What is most effective for you and should you be concentrating on SEO or Social Networks?
In this article I hope to cover just a little about the advantages of each and use some case studies to illustrate when and how to use Social Networking to best effect for you project or business can bring spectacular results with out facing the difficulties and complexities of SEO.
SEO what and why?
SEO (search Engine Optimisation) is all about building your site the way Google wants you to and targeting specific keyphrases. Get this right and anyone using “size 7 pink widgets with green trim” as their search phrase will find your North East pink widget shop. Get it wrong and nobody will find you unless they happen to type in the name of your shop or domain. Well that’s the jist of it anyway. Unfortunately Google’s goal posts are on castors and Google leans on them or just gives them a big old push on a regular basis.

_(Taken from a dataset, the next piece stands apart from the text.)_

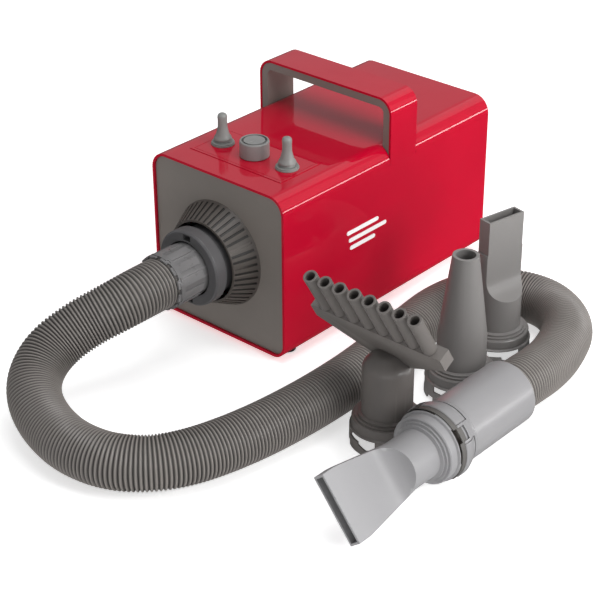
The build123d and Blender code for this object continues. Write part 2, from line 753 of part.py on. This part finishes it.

For the last few years I have had a lot of success with driving traffic using SEO and for many commercial sites with a broad customer base and a lot of competition it remains the best alternative to paying for Google ads, but if your not sure what you are doing it’s a big learning curve and very time consuming particularly for smaller resource stretched charities.
What Can Social Networks Offer?
Having recently run a hugely successful campaign to find supporters to help prevent the closure of Bill Quay Farm, a local community project under threat, I sat back to bask in my glorious success and reflect on what I had achieved and how. I was very surprised when I realised that I had done very little SEO on the new website I’d developed. Yet, there it was, with some great quality traffic, lots of support and moving up the rankings. A brand new domain registration, with hundreds of quality visitors a day and all within three or four days!
While SEO can provide relatively stable and long standing rankings and traffic especially if you work hard at it. It can be difficult to get instant results when you need them and the traffic is not always the best quality, by that I mean, visitors who are not your target audience who have little or no interest in your website.
What I have found is that when done right with an appealing cause, campaign or project a twitter account can instantly bring a huge volume of best quality traffic to your website and they will bring all their friends and followers with them.
If you don’t mind, in order to illustrate the power and effectiveness of this I will refer back to my recent campaign for the local community farm at Bill Quay, it went something like this:
- Day one: Register new domain name, set up hosting & build new website
- Day two: Set up emails and register with social networks such as twitter, FaceBook, Stumble, etc. and set up links between the website and the networks – every website post shows on the networks and tweets show on the website.
- Day three: Start the social network campaign – follows, posts, tweets, repeat, (I used my existing established accounts across all the networks to push this process along at an increased rate).
- Day four: Check results, website receiving a few hundred unique visitors a day and increasing by a hundred or more each day, Local media including radio, TV and Newspapers have all visited the project, (after finding it on twitter) and running news stories.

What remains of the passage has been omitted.